── Dataset content

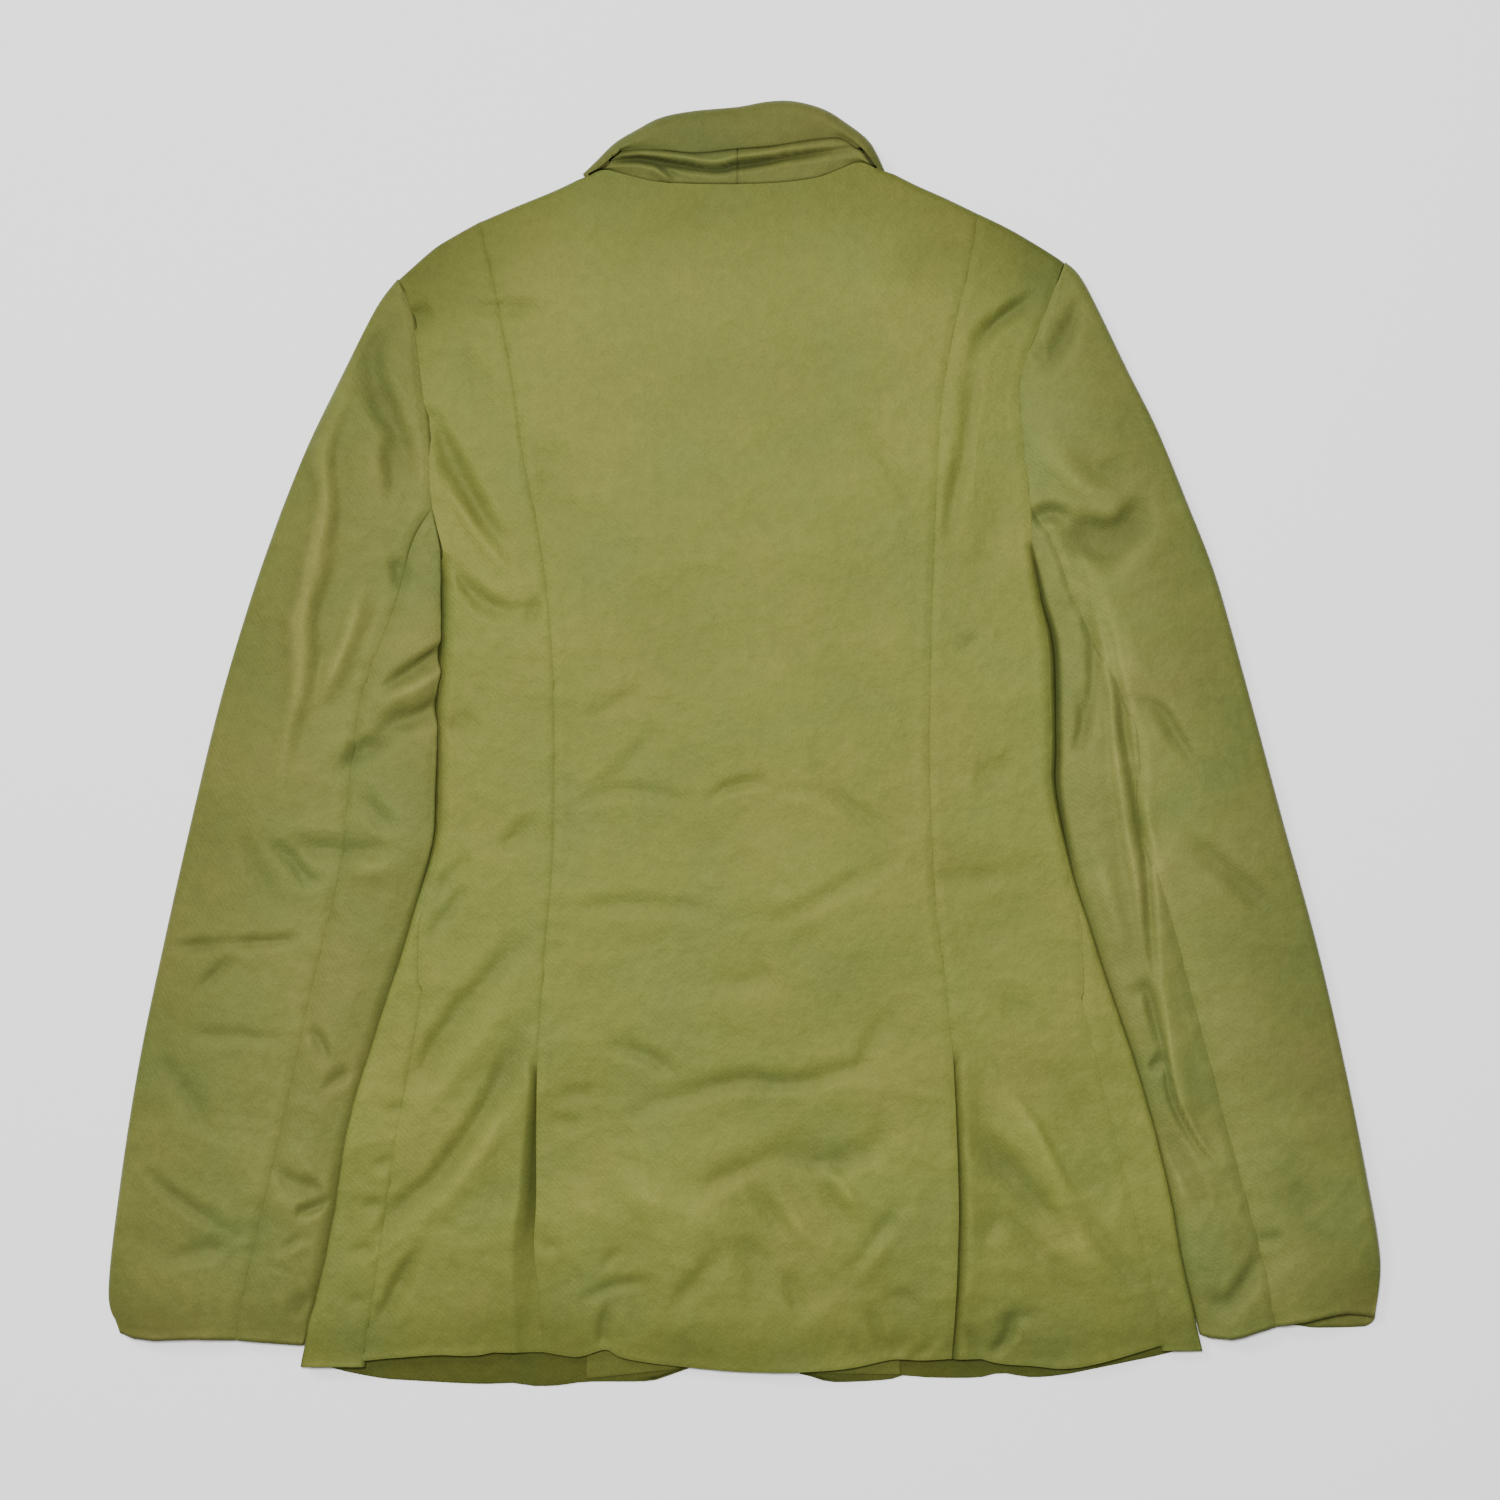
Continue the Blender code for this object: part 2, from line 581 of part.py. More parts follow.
def build_sleeve(side, collection):
    out = -1 if side == "left" else 1
    half = out * SEAM_GAP / 2
    cap = []
    lines = [spaced(line[side], CAP_ROWS) for line in (ARMHOLE_BACK, SLEEVE_CAP, ARMHOLE_FRONT)]
    for n, points in enumerate(zip(*lines)):
        tip_ease = 1 + SLEEVE_TIP_ROOM * ease(-n, -3, 0)
        cap.append(moved(points, half * tip_ease))
    back_seam = spaced(SLEEVE_BACK_SEAM[side], SLEEVE_ROWS)
    front_seam = spaced(SLEEVE_FRONT_SEAM[side], SLEEVE_ROWS)
    outline = spaced(SLEEVE_OUTER[side], SLEEVE_ROWS)
    inner = spaced(SLEEVE_INNER[side], SLEEVE_ROWS)
    inner = inner[:1] + moved(inner[1:], out * SLEEVE_CLEARANCE)
    rows = [sleeve_row(*points, 5, 6) for points in cap]
    lines = [moved(line, half)[1:] for line in (back_seam, outline, front_seam)]
    rows += [sleeve_row(*points, 5, 6) for points in zip(*lines)]
    cloth_piece("top_sleeve_" + side, rows, OLIVE, collection, flip=side == "left")
    back_seam = [(back_seam[0][0] + half, back_seam[0][1] - SEAM_GAP)] + moved(back_seam[1:], -half)
    front_seam = [(front_seam[0][0] + half, front_seam[0][1] - SEAM_GAP)] + moved(front_seam[1:], -half)
    rows = [sleeve_row(*points, 3, 3, UNDER_SLEEVE_FADE) for points in zip(back_seam, inner, front_seam)]
    cloth_piece("under_sleeve_" + side, rows, OLIVE_DEEP, collection, flip=side == "right")


def build_collar(collection):
    """The upper collar: its fall lies on the stand, turns at the roll line and ends on the fronts."""
    roll = FLAP_TOP / 2
    stations = spaced(COLLAR, 2 * (len(COLLAR) - 1))
    rows = []
    for n, (free_x, free_y, fold_x, fold_y, end_x, end_y) in enumerate(stations):
        before, after = stations[max(n - 1, 0)], stations[min(n + 1, len(stations) - 1)]
        along = (after[2] - before[2], after[3] - before[3])
        size = math.hypot(*along)
        inwards = (along[1] / size, -along[0] / size)
        row = [(free_x, free_y, FLAP_TOP)]
        near = (fold_x + inwards[0] * roll, fold_y + inwards[1] * roll)
        row.append((*between((free_x, free_y), near, 0.5), FLAP_TOP))
        for step in range(7):
            angle = math.radians(30 * step)
            inset = roll * (1 - math.sin(angle))
            height = roll * (1 + math.cos(angle))
            row.append((fold_x + inwards[0] * inset, fold_y + inwards[1] * inset, height))
        for share in (0.25, 0.5, 0.75, 1):
            row.append((*between(near, (end_x, end_y), share), 0.0))
        rows.append(row)
    cloth_piece("collar_fall", rows, OLIVE, collection)


def build_stand(side, collection):
    """Half of the under collar, from the neck seam up inside the fall, with its seam at the centre."""
    neck = spaced(NECK[: NECK_CENTRE + 1], 4) if side == "left" else spaced(NECK[NECK_CENTRE:], 4)
    stations = spaced([row[2:4] for row in COLLAR], 24)
    middle = 12
    shape = stations[: middle + 1] if side == "left" else stations[middle:]
    upper = [shape[3 * n] for n in range(5)]
    rows = []
    for (low_x, low_y), (high_x, high_y) in zip(neck, upper):
        size = math.dist((low_x, low_y), (high_x, high_y))
        reach = max(1 - COLLAR_INNER_FOLD / size, 0.12)
        row = []
        for share in (0, 0.5, 1):
            x, y = between((low_x, low_y + SEAM_GAP / 2), (high_x, high_y), share * reach)
            row.append((x, y, BACK_TOP))
        rows.append(row)
    centre = NECK[NECK_CENTRE][0]
    gap = -SEAM_GAP / 2 if side == "left" else SEAM_GAP / 2
    which = -1 if side == "left" else 0
    rows[which] = [(centre + gap, y, z) for x, y, z in rows[which]]
    cloth_piece("collar_stand_" + side, rows, OLIVE_DEEP, collection)


def build_lapel(side, collection):
    out = -1 if side == "left" else 1
    rows = []
    for roll_x, roll_y, free_x, free_y in spaced(LAPEL, 8):
        start, end = (out * roll_x, roll_y), (out * free_x, free_y)
        rows.append([(*between(start, end, n / 4), 0.0) for n in range(5)])
    cloth_piece("lapel_" + side, rows, OLIVE_DEEP, collection, flip=side == "right")


def build_facing(side, collection):
    """The strip of facing that shows inside the front's hem, lying on the front."""
    out = -1 if side == "left" else 1
    top = WALL + LAY_GAP + FACING_WALL
    rows = []
    for seam_x, seam_y, edge_x, edge_y in spaced(FACING[side], 4):
        rows.append([(*between((seam_x, seam_y), (edge_x, edge_y), n / 3), top) for n in range(4)])
    cloth_piece("facing_" + side, rows, OLIVE, collection, flip=out > 0, wall=FACING_WALL)


def stand_on_bottom_centre(collection):
    """Moves every piece so that the garment's box has its bottom centre at the origin."""
    corners = [vertex.co for piece in collection.objects for vertex in piece.data.vertices]
    shift_x = (min(corner.x for corner in corners) + max(corner.x for corner in corners)) / 2
    shift_y = (min(corner.y for corner in corners) + max(corner.y for corner in corners)) / 2
    for piece in collection.objects:
        for vertex in piece.data.vertices:
            vertex.co.x -= shift_x
            vertex.co.y -= shift_y


def build_jacket():
    for old in list(bpy.data.objects):
        bpy.data.objects.remove(old, do_unlink=True)
    collection = bpy.data.collections.new("tailored_jacket")
    bpy.context.scene.collection.children.link(collection)
    build_back_centre(collection)
    for side in ("left", "right"):
        build_side_back(side, collection)
        build_front(side, collection)
        build_sleeve(side, collection)
        build_stand(side, collection)
        build_lapel(side, collection)
        build_facing(side, collection)
    build_collar(collection)
    stand_on_bottom_centre(collection)


build_jacket()
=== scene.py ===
"""The looks of the tailored jacket, laid out flat on its front with its back up.

Lengths in the tables are millimetres, X runs to the wearer's right, Y towards the collar and Z up from
the floor. Each piece of cloth is a fine grid of points on its outer face, given a thin wall inwards.
"""

import math

import bpy
import numpy as np
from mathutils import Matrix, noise


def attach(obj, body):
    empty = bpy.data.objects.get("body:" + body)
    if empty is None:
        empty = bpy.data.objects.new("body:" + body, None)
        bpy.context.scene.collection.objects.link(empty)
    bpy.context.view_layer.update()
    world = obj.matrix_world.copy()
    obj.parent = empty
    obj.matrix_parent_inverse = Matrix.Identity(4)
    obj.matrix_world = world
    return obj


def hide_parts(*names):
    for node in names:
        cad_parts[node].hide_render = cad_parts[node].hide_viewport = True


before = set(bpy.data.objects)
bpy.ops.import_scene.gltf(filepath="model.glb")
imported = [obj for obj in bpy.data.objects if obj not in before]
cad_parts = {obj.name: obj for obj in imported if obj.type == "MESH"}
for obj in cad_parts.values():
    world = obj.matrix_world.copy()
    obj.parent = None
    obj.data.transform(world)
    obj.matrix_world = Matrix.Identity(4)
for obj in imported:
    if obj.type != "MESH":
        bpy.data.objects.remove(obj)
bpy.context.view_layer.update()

# --- Centre back -----------------------------------------------------------------------------------
# One long panel of garment-dyed cotton satin between the two shaped back seams, cut in one from the
# neck seam to the hem. Its seams are sewn from inside and pressed open, and its hem and the edges of
# the two vents are turned under. The creases of the whole back are listed here.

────

[Exercise aim]
Copy every line verbatim.

[Response to this task]
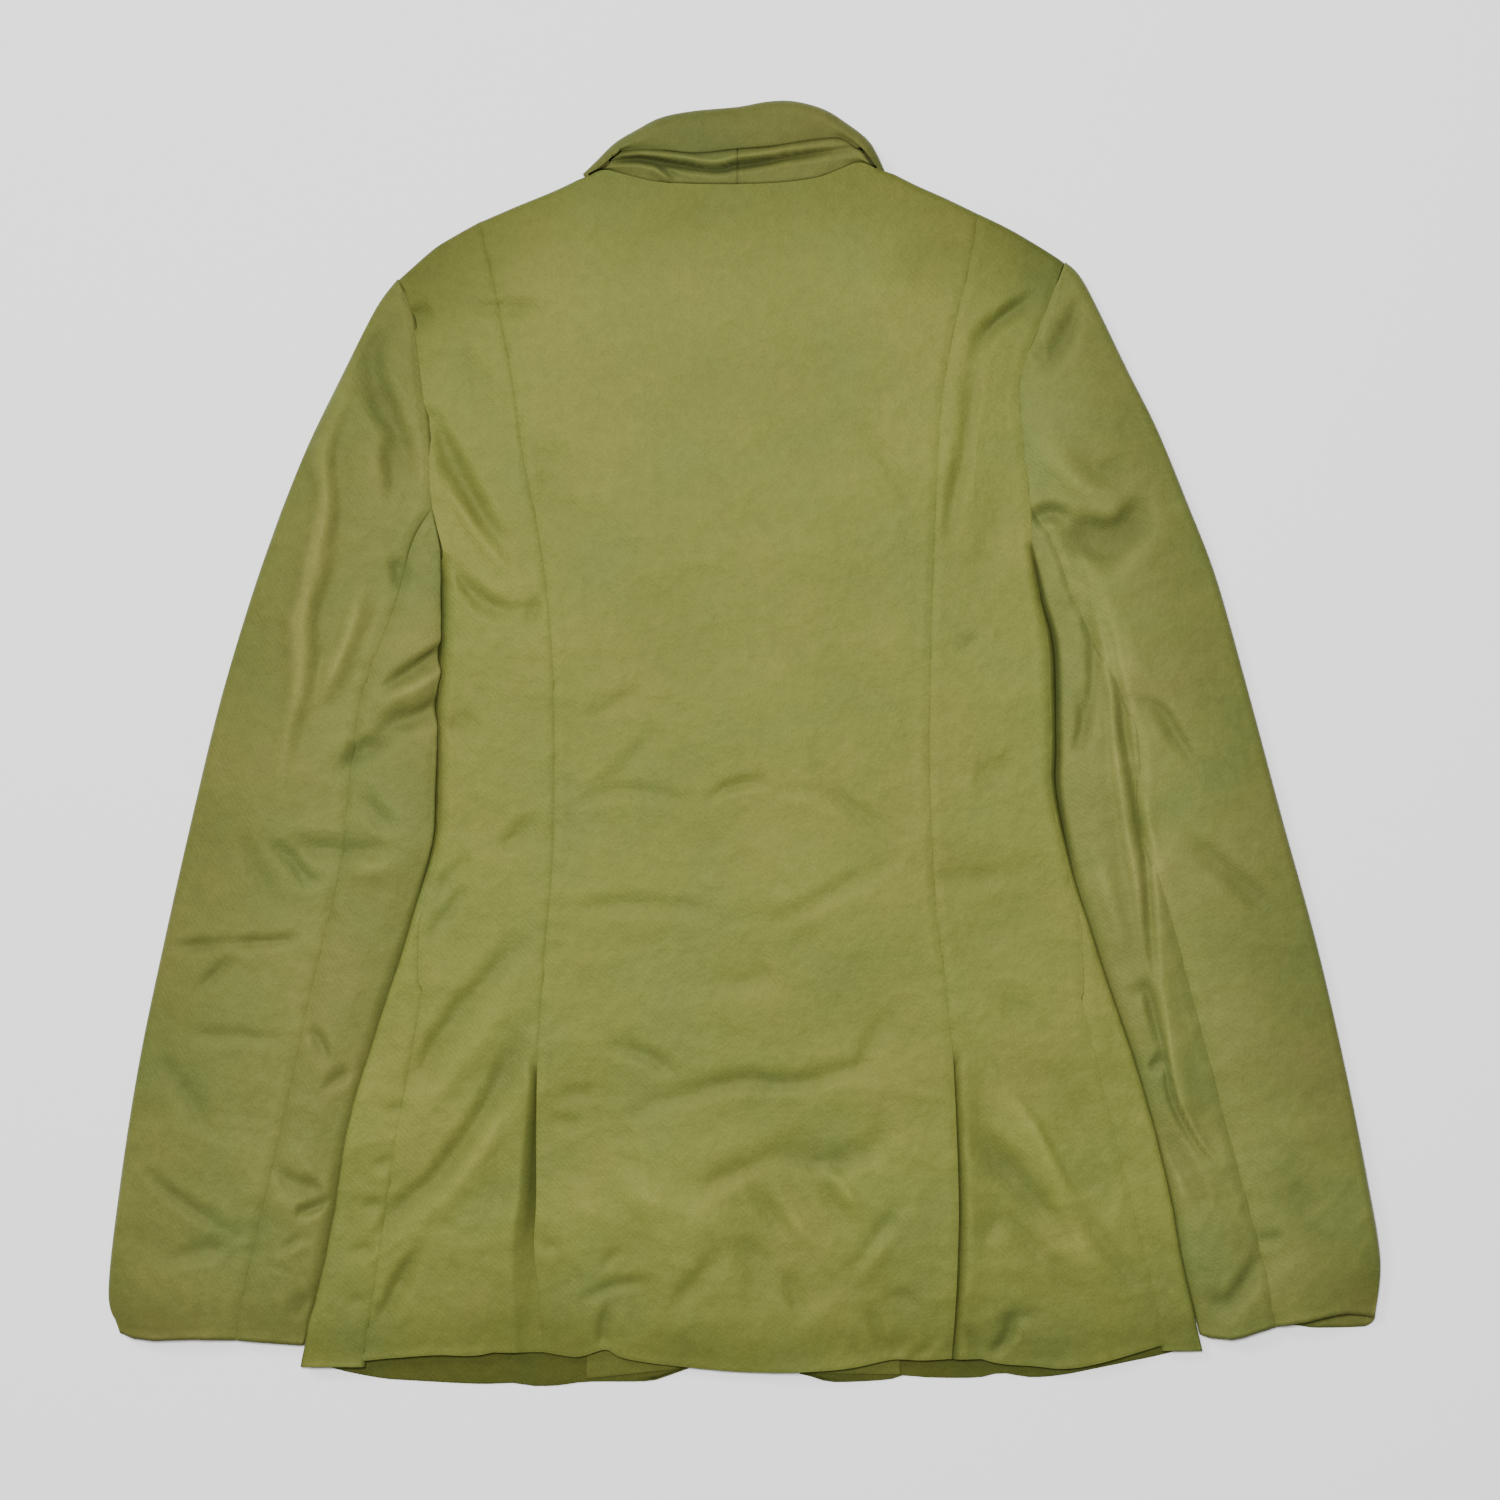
Continue the Blender code for this object: part 2, from line 581 of part.py. More parts follow.
def build_sleeve(side, collection):
    out = -1 if side == "left" else 1
    half = out * SEAM_GAP / 2
    cap = []
    lines = [spaced(line[side], CAP_ROWS) for line in (ARMHOLE_BACK, SLEEVE_CAP, ARMHOLE_FRONT)]
    for n, points in enumerate(zip(*lines)):
        tip_ease = 1 + SLEEVE_TIP_ROOM * ease(-n, -3, 0)
        cap.append(moved(points, half * tip_ease))
    back_seam = spaced(SLEEVE_BACK_SEAM[side], SLEEVE_ROWS)
    front_seam = spaced(SLEEVE_FRONT_SEAM[side], SLEEVE_ROWS)
    outline = spaced(SLEEVE_OUTER[side], SLEEVE_ROWS)
    inner = spaced(SLEEVE_INNER[side], SLEEVE_ROWS)
    inner = inner[:1] + moved(inner[1:], out * SLEEVE_CLEARANCE)
    rows = [sleeve_row(*points, 5, 6) for points in cap]
    lines = [moved(line, half)[1:] for line in (back_seam, outline, front_seam)]
    rows += [sleeve_row(*points, 5, 6) for points in zip(*lines)]
    cloth_piece("top_sleeve_" + side, rows, OLIVE, collection, flip=side == "left")
    back_seam = [(back_seam[0][0] + half, back_seam[0][1] - SEAM_GAP)] + moved(back_seam[1:], -half)
    front_seam = [(front_seam[0][0] + half, front_seam[0][1] - SEAM_GAP)] + moved(front_seam[1:], -half)
    rows = [sleeve_row(*points, 3, 3, UNDER_SLEEVE_FADE) for points in zip(back_seam, inner, front_seam)]
    cloth_piece("under_sleeve_" + side, rows, OLIVE_DEEP, collection, flip=side == "right")


def build_collar(collection):
    """The upper collar: its fall lies on the stand, turns at the roll line and ends on the fronts."""
    roll = FLAP_TOP / 2
    stations = spaced(COLLAR, 2 * (len(COLLAR) - 1))
    rows = []
    for n, (free_x, free_y, fold_x, fold_y, end_x, end_y) in enumerate(stations):
        before, after = stations[max(n - 1, 0)], stations[min(n + 1, len(stations) - 1)]
        along = (after[2] - before[2], after[3] - before[3])
        size = math.hypot(*along)
        inwards = (along[1] / size, -along[0] / size)
        row = [(free_x, free_y, FLAP_TOP)]
        near = (fold_x + inwards[0] * roll, fold_y + inwards[1] * roll)
        row.append((*between((free_x, free_y), near, 0.5), FLAP_TOP))
        for step in range(7):
            angle = math.radians(30 * step)
            inset = roll * (1 - math.sin(angle))
            height = roll * (1 + math.cos(angle))
            row.append((fold_x + inwards[0] * inset, fold_y + inwards[1] * inset, height))
        for share in (0.25, 0.5, 0.75, 1):
            row.append((*between(near, (end_x, end_y), share), 0.0))
        rows.append(row)
    cloth_piece("collar_fall", rows, OLIVE, collection)


def build_stand(side, collection):
    """Half of the under collar, from the neck seam up inside the fall, with its seam at the centre."""
    neck = spaced(NECK[: NECK_CENTRE + 1], 4) if side == "left" else spaced(NECK[NECK_CENTRE:], 4)
    stations = spaced([row[2:4] for row in COLLAR], 24)
    middle = 12
    shape = stations[: middle + 1] if side == "left" else stations[middle:]
    upper = [shape[3 * n] for n in range(5)]
    rows = []
    for (low_x, low_y), (high_x, high_y) in zip(neck, upper):
        size = math.dist((low_x, low_y), (high_x, high_y))
        reach = max(1 - COLLAR_INNER_FOLD / size, 0.12)
        row = []
        for share in (0, 0.5, 1):
            x, y = between((low_x, low_y + SEAM_GAP / 2), (high_x, high_y), share * reach)
            row.append((x, y, BACK_TOP))
        rows.append(row)
    centre = NECK[NECK_CENTRE][0]
    gap = -SEAM_GAP / 2 if side == "left" else SEAM_GAP / 2
    which = -1 if side == "left" else 0
    rows[which] = [(centre + gap, y, z) for x, y, z in rows[which]]
    cloth_piece("collar_stand_" + side, rows, OLIVE_DEEP, collection)


def build_lapel(side, collection):
    out = -1 if side == "left" else 1
    rows = []
    for roll_x, roll_y, free_x, free_y in spaced(LAPEL, 8):
        start, end = (out * roll_x, roll_y), (out * free_x, free_y)
        rows.append([(*between(start, end, n / 4), 0.0) for n in range(5)])
    cloth_piece("lapel_" + side, rows, OLIVE_DEEP, collection, flip=side == "right")


def build_facing(side, collection):
    """The strip of facing that shows inside the front's hem, lying on the front."""
    out = -1 if side == "left" else 1
    top = WALL + LAY_GAP + FACING_WALL
    rows = []
    for seam_x, seam_y, edge_x, edge_y in spaced(FACING[side], 4):
        rows.append([(*between((seam_x, seam_y), (edge_x, edge_y), n / 3), top) for n in range(4)])
    cloth_piece("facing_" + side, rows, OLIVE, collection, flip=out > 0, wall=FACING_WALL)


def stand_on_bottom_centre(collection):
    """Moves every piece so that the garment's box has its bottom centre at the origin."""
    corners = [vertex.co for piece in collection.objects for vertex in piece.data.vertices]
    shift_x = (min(corner.x for corner in corners) + max(corner.x for corner in corners)) / 2
    shift_y = (min(corner.y for corner in corners) + max(corner.y for corner in corners)) / 2
    for piece in collection.objects:
        for vertex in piece.data.vertices:
            vertex.co.x -= shift_x
            vertex.co.y -= shift_y


def build_jacket():
    for old in list(bpy.data.objects):
        bpy.data.objects.remove(old, do_unlink=True)
    collection = bpy.data.collections.new("tailored_jacket")
    bpy.context.scene.collection.children.link(collection)
    build_back_centre(collection)
    for side in ("left", "right"):
        build_side_back(side, collection)
        build_front(side, collection)
        build_sleeve(side, collection)
        build_stand(side, collection)
        build_lapel(side, collection)
        build_facing(side, collection)
    build_collar(collection)
    stand_on_bottom_centre(collection)


build_jacket()
=== scene.py ===
"""The looks of the tailored jacket, laid out flat on its front with its back up.

Lengths in the tables are millimetres, X runs to the wearer's right, Y towards the collar and Z up from
the floor. Each piece of cloth is a fine grid of points on its outer face, given a thin wall inwards.
"""

import math

import bpy
import numpy as np
from mathutils import Matrix, noise


def attach(obj, body):
    empty = bpy.data.objects.get("body:" + body)
    if empty is None:
        empty = bpy.data.objects.new("body:" + body, None)
        bpy.context.scene.collection.objects.link(empty)
    bpy.context.view_layer.update()
    world = obj.matrix_world.copy()
    obj.parent = empty
    obj.matrix_parent_inverse = Matrix.Identity(4)
    obj.matrix_world = world
    return obj


def hide_parts(*names):
    for node in names:
        cad_parts[node].hide_render = cad_parts[node].hide_viewport = True


before = set(bpy.data.objects)
bpy.ops.import_scene.gltf(filepath="model.glb")
imported = [obj for obj in bpy.data.objects if obj not in before]
cad_parts = {obj.name: obj for obj in imported if obj.type == "MESH"}
for obj in cad_parts.values():
    world = obj.matrix_world.copy()
    obj.parent = None
    obj.data.transform(world)
    obj.matrix_world = Matrix.Identity(4)
for obj in imported:
    if obj.type != "MESH":
        bpy.data.objects.remove(obj)
bpy.context.view_layer.update()

# --- Centre back -----------------------------------------------------------------------------------
# One long panel of garment-dyed cotton satin between the two shaped back seams, cut in one from the
# neck seam to the hem. Its seams are sewn from inside and pressed open, and its hem and the edges of
# the two vents are turned under. The creases of the whole back are listed here.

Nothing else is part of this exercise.